Give every line below again, exactly.

PROVIDED MATERIAL
* * * * * * * * *
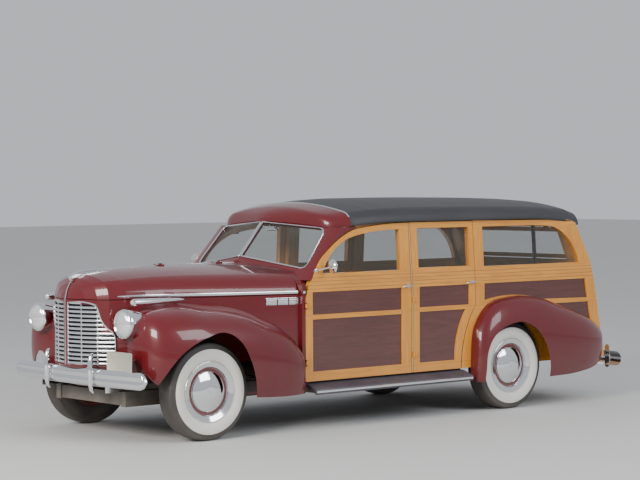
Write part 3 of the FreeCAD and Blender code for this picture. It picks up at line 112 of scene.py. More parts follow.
# %% Helpers: lathe and sweep
def lathe(profile, centre, axis, count=48, closed=False):
    """Turns (distance along axis, radius) pairs about an axis through centre."""
    axis = Vector(axis).normalized()
    first = axis.orthogonal().normalized()
    second = axis.cross(first)
    rows = []
    for along, radius in profile:
        row = []
        for step in range(count):
            angle = 2 * math.pi * step / count
            spoke = first * math.cos(angle) + second * math.sin(angle)
            row.append(Vector(centre) + axis * along + spoke * radius)
        rows.append(row)
    return skin(rows, True, closed)


def sweep(path, section, up, sizes=None, closed=False):
    """Carries a section of (side, up) pairs along a path; sizes scale it at each point."""
    up = Vector(up)
    rows = []
    count = len(path)
    for index, point in enumerate(path):
        before = path[(index - 1) % count if closed else max(index - 1, 0)]
        after = path[(index + 1) % count if closed else min(index + 1, count - 1)]
        along = (Vector(after) - Vector(before)).normalized()
        side = along.cross(up).normalized()
        top = side.cross(along)
        scale = sizes[index] if sizes else 1.0
        rows.append([Vector(point) + side * (u * scale) + top * (v * scale) for u, v in section])
    return skin(rows, True, closed)


def ring_section(radius, count=8, flat=1.0):
    """A round or flattened section for a sweep."""
    turns = [2 * math.pi * step / count for step in range(count)]
    return [(radius * math.cos(turn), radius * flat * math.sin(turn)) for turn in turns]


print("lathe and sweep are ready")

# %% [markdown]
# Flat parts start as outlines. A round between two corners is written as one middle point, so an outline
# stays as short as on a drawing. The left side of the car is made once and mirrored for the right.

# %% Helpers: outlines, boxes and mirror images
def box(low, high):
    """A box from its two corners."""
    (x0, y0, z0), (x1, y1, z1) = low, high
    rows = [[(x, y0, z0), (x, y1, z0), (x, y1, z1), (x, y0, z1)] for x in (x0, x1)]
    return skin([[Vector(p) for p in row] for row in rows], True, False)


def rounded(outline, steps=8):
    """Points of an outline in which ("arc", u, v) is the middle of a round between its neighbours."""
    points = []
    for index, entry in enumerate(outline):
        if entry[0] != "arc":
            points.append(Vector(entry))
            continue
        start, middle = points[-1], Vector(entry[1:])
        end = Vector(outline[(index + 1) % len(outline)])
        chord = end - start
        normal = Vector((-chord.y, chord.x)).normalized()
        rise = (middle - start).dot(normal)
        along = (middle - start).dot(chord.normalized())
        for step in range(1, steps):
            t = step / steps
            bulge = 4 * t * (1 - t) * rise
            shift = 4 * t * (1 - t) * (along - chord.length / 2)
            points.append(start + chord * t + normal * bulge + chord.normalized() * shift)
    return points


def sheet_between(outline, x_low, x_high):
    """A plate that fills an outline of (y, z) pairs, between two X values."""
    rows = [[Vector((x, p[0], p[1])) for p in outline] for x in (x_low, x_high)]
    return skin(rows, True, False)


def mirrored(part):
    """The same part on the other side of the car, with its faces turned to look outward."""
    vertices, faces = part
    return [Vector((-v[0], v[1], v[2])) for v in vertices], [tuple(reversed(face)) for face in faces]


def spaced(low, high, count):
    """Evenly spaced values from low to high."""
    return [low + (high - low) * index / (count - 1) for index in range(count)]


print("outlines and mirror images are ready")

# %% [markdown]
# Trim has to lie on the panel that carries it. A ray against the CAD mesh finds that place, so nothing is
# copied by hand. A tree of the node's faces makes the many rays quick.

# %% Helper: a point on a CAD node
TREES = {}


def surface(node, start, way):
    """Where a ray from start first meets a CAD node, or None."""
    if node not in TREES:
        mesh = NODES[node].data
        TREES[node] = BVHTree.FromPolygons([v.co for v in mesh.vertices], [p.vertices for p in mesh.polygons])
    return TREES[node].ray_cast(Vector(start), Vector(way))[0]


print("rays can measure", len(NODES), "nodes")

# %% [markdown]
# Materials are networks of nodes. A short helper adds a node and wires its inputs, so that a material
# reads like a recipe. Effects that several finishes share are groups with named sockets.

# %% Helpers: nodes and sums
def add(tree, kind, inputs=None, **settings):
    made = tree.nodes.new("ShaderNode" + kind)
    for key, value in settings.items():
        setattr(made, key, value)
    for key, value in (inputs or {}).items():
        if isinstance(value, bpy.types.NodeSocket):
            tree.links.new(value, made.inputs[key])
        else:
            made.inputs[key].default_value = value
    return made


def maths(tree, operation, a, b=0.0, c=0.0, clamp=False):
    """One step of arithmetic on values or sockets."""
    return add(tree, "Math", {0: a, 1: b, 2: c}, operation=operation, use_clamp=clamp).outputs[0]


def blend(tree, amount, a, b):
    """Mixes two colours."""
    return add(tree, "Mix", {0: amount, 6: a, 7: b}, data_type="RGBA").outputs[2]


def band(tree, value, low, high, soft=0.001):
    """One between low and high, nought outside."""
    rise = maths(tree, "MULTIPLY_ADD", value, 1 / soft, -low / soft, clamp=True)
    fall = maths(tree, "MULTIPLY_ADD", value, -1 / soft, high / soft, clamp=True)
    return maths(tree, "MULTIPLY", rise, fall)


print("node helpers are ready")

# %% [markdown]
# A group is a small network with named sockets that many finishes share. It only measures or colours. The
# shader itself stays in each material, where the export can read it.

# %% Helpers: groups and materials
def new_group(name, inputs, outputs):
    """An empty group with its named sockets, its inputs and its outputs."""
    group = bpy.data.node_groups.new(name, "ShaderNodeTree")
    for label, kind, value in inputs:
        made = group.interface.new_socket(label, in_out="INPUT", socket_type="NodeSocket" + kind)
        if value is not None:
            made.default_value = value
    for label, kind in outputs:
        group.interface.new_socket(label, in_out="OUTPUT", socket_type="NodeSocket" + kind)
    return group, group.nodes.new("NodeGroupInput").outputs, group.nodes.new("NodeGroupOutput").inputs


def place_group(tree, group, inputs):
    """A shared group, placed in a material with values of its own."""
    return add(tree, "Group", inputs, node_tree=group)


def new_material(name):
    """An empty material, its tree, its shader and the object coordinates."""
    material = bpy.data.materials.new(name)
    material.use_nodes = True
    tree = material.node_tree
    shader = tree.nodes["Principled BSDF"]
    place = tree.nodes.new("ShaderNodeTexCoord").outputs["Object"]
    return material, tree, shader, place


def bump(tree, shader, height, strength, distance=0.001):
    """Fine relief that only the light sees."""
    made = add(tree, "Bump", {"Height": height, "Strength": strength, "Distance": distance})
    tree.links.new(made.outputs[0], shader.inputs["Normal"])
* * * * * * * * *
EXERCISE SOLUTION
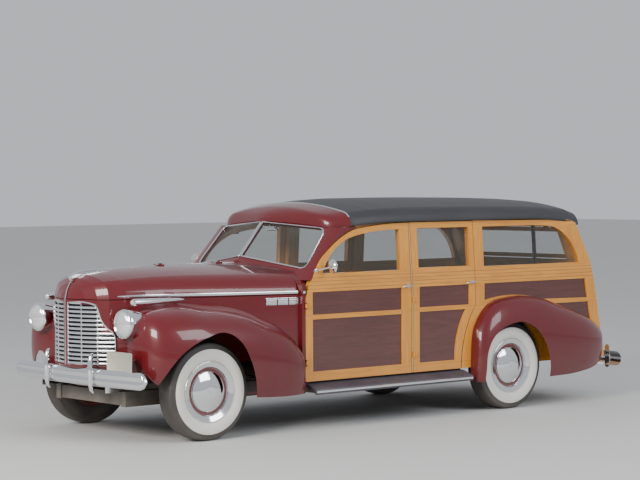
Write part 3 of the FreeCAD and Blender code for this picture. It picks up at line 112 of scene.py. More parts follow.
# %% Helpers: lathe and sweep
def lathe(profile, centre, axis, count=48, closed=False):
    """Turns (distance along axis, radius) pairs about an axis through centre."""
    axis = Vector(axis).normalized()
    first = axis.orthogonal().normalized()
    second = axis.cross(first)
    rows = []
    for along, radius in profile:
        row = []
        for step in range(count):
            angle = 2 * math.pi * step / count
            spoke = first * math.cos(angle) + second * math.sin(angle)
            row.append(Vector(centre) + axis * along + spoke * radius)
        rows.append(row)
    return skin(rows, True, closed)


def sweep(path, section, up, sizes=None, closed=False):
    """Carries a section of (side, up) pairs along a path; sizes scale it at each point."""
    up = Vector(up)
    rows = []
    count = len(path)
    for index, point in enumerate(path):
        before = path[(index - 1) % count if closed else max(index - 1, 0)]
        after = path[(index + 1) % count if closed else min(index + 1, count - 1)]
        along = (Vector(after) - Vector(before)).normalized()
        side = along.cross(up).normalized()
        top = side.cross(along)
        scale = sizes[index] if sizes else 1.0
        rows.append([Vector(point) + side * (u * scale) + top * (v * scale) for u, v in section])
    return skin(rows, True, closed)


def ring_section(radius, count=8, flat=1.0):
    """A round or flattened section for a sweep."""
    turns = [2 * math.pi * step / count for step in range(count)]
    return [(radius * math.cos(turn), radius * flat * math.sin(turn)) for turn in turns]


print("lathe and sweep are ready")

# %% [markdown]
# Flat parts start as outlines. A round between two corners is written as one middle point, so an outline
# stays as short as on a drawing. The left side of the car is made once and mirrored for the right.

# %% Helpers: outlines, boxes and mirror images
def box(low, high):
    """A box from its two corners."""
    (x0, y0, z0), (x1, y1, z1) = low, high
    rows = [[(x, y0, z0), (x, y1, z0), (x, y1, z1), (x, y0, z1)] for x in (x0, x1)]
    return skin([[Vector(p) for p in row] for row in rows], True, False)


def rounded(outline, steps=8):
    """Points of an outline in which ("arc", u, v) is the middle of a round between its neighbours."""
    points = []
    for index, entry in enumerate(outline):
        if entry[0] != "arc":
            points.append(Vector(entry))
            continue
        start, middle = points[-1], Vector(entry[1:])
        end = Vector(outline[(index + 1) % len(outline)])
        chord = end - start
        normal = Vector((-chord.y, chord.x)).normalized()
        rise = (middle - start).dot(normal)
        along = (middle - start).dot(chord.normalized())
        for step in range(1, steps):
            t = step / steps
            bulge = 4 * t * (1 - t) * rise
            shift = 4 * t * (1 - t) * (along - chord.length / 2)
            points.append(start + chord * t + normal * bulge + chord.normalized() * shift)
    return points


def sheet_between(outline, x_low, x_high):
    """A plate that fills an outline of (y, z) pairs, between two X values."""
    rows = [[Vector((x, p[0], p[1])) for p in outline] for x in (x_low, x_high)]
    return skin(rows, True, False)


def mirrored(part):
    """The same part on the other side of the car, with its faces turned to look outward."""
    vertices, faces = part
    return [Vector((-v[0], v[1], v[2])) for v in vertices], [tuple(reversed(face)) for face in faces]


def spaced(low, high, count):
    """Evenly spaced values from low to high."""
    return [low + (high - low) * index / (count - 1) for index in range(count)]


print("outlines and mirror images are ready")

# %% [markdown]
# Trim has to lie on the panel that carries it. A ray against the CAD mesh finds that place, so nothing is
# copied by hand. A tree of the node's faces makes the many rays quick.

# %% Helper: a point on a CAD node
TREES = {}


def surface(node, start, way):
    """Where a ray from start first meets a CAD node, or None."""
    if node not in TREES:
        mesh = NODES[node].data
        TREES[node] = BVHTree.FromPolygons([v.co for v in mesh.vertices], [p.vertices for p in mesh.polygons])
    return TREES[node].ray_cast(Vector(start), Vector(way))[0]


print("rays can measure", len(NODES), "nodes")

# %% [markdown]
# Materials are networks of nodes. A short helper adds a node and wires its inputs, so that a material
# reads like a recipe. Effects that several finishes share are groups with named sockets.

# %% Helpers: nodes and sums
def add(tree, kind, inputs=None, **settings):
    made = tree.nodes.new("ShaderNode" + kind)
    for key, value in settings.items():
        setattr(made, key, value)
    for key, value in (inputs or {}).items():
        if isinstance(value, bpy.types.NodeSocket):
            tree.links.new(value, made.inputs[key])
        else:
            made.inputs[key].default_value = value
    return made


def maths(tree, operation, a, b=0.0, c=0.0, clamp=False):
    """One step of arithmetic on values or sockets."""
    return add(tree, "Math", {0: a, 1: b, 2: c}, operation=operation, use_clamp=clamp).outputs[0]


def blend(tree, amount, a, b):
    """Mixes two colours."""
    return add(tree, "Mix", {0: amount, 6: a, 7: b}, data_type="RGBA").outputs[2]


def band(tree, value, low, high, soft=0.001):
    """One between low and high, nought outside."""
    rise = maths(tree, "MULTIPLY_ADD", value, 1 / soft, -low / soft, clamp=True)
    fall = maths(tree, "MULTIPLY_ADD", value, -1 / soft, high / soft, clamp=True)
    return maths(tree, "MULTIPLY", rise, fall)


print("node helpers are ready")

# %% [markdown]
# A group is a small network with named sockets that many finishes share. It only measures or colours. The
# shader itself stays in each material, where the export can read it.

# %% Helpers: groups and materials
def new_group(name, inputs, outputs):
    """An empty group with its named sockets, its inputs and its outputs."""
    group = bpy.data.node_groups.new(name, "ShaderNodeTree")
    for label, kind, value in inputs:
        made = group.interface.new_socket(label, in_out="INPUT", socket_type="NodeSocket" + kind)
        if value is not None:
            made.default_value = value
    for label, kind in outputs:
        group.interface.new_socket(label, in_out="OUTPUT", socket_type="NodeSocket" + kind)
    return group, group.nodes.new("NodeGroupInput").outputs, group.nodes.new("NodeGroupOutput").inputs


def place_group(tree, group, inputs):
    """A shared group, placed in a material with values of its own."""
    return add(tree, "Group", inputs, node_tree=group)


def new_material(name):
    """An empty material, its tree, its shader and the object coordinates."""
    material = bpy.data.materials.new(name)
    material.use_nodes = True
    tree = material.node_tree
    shader = tree.nodes["Principled BSDF"]
    place = tree.nodes.new("ShaderNodeTexCoord").outputs["Object"]
    return material, tree, shader, place


def bump(tree, shader, height, strength, distance=0.001):
    """Fine relief that only the light sees."""
    made = add(tree, "Bump", {"Height": height, "Strength": strength, "Distance": distance})
    tree.links.new(made.outputs[0], shader.inputs["Normal"])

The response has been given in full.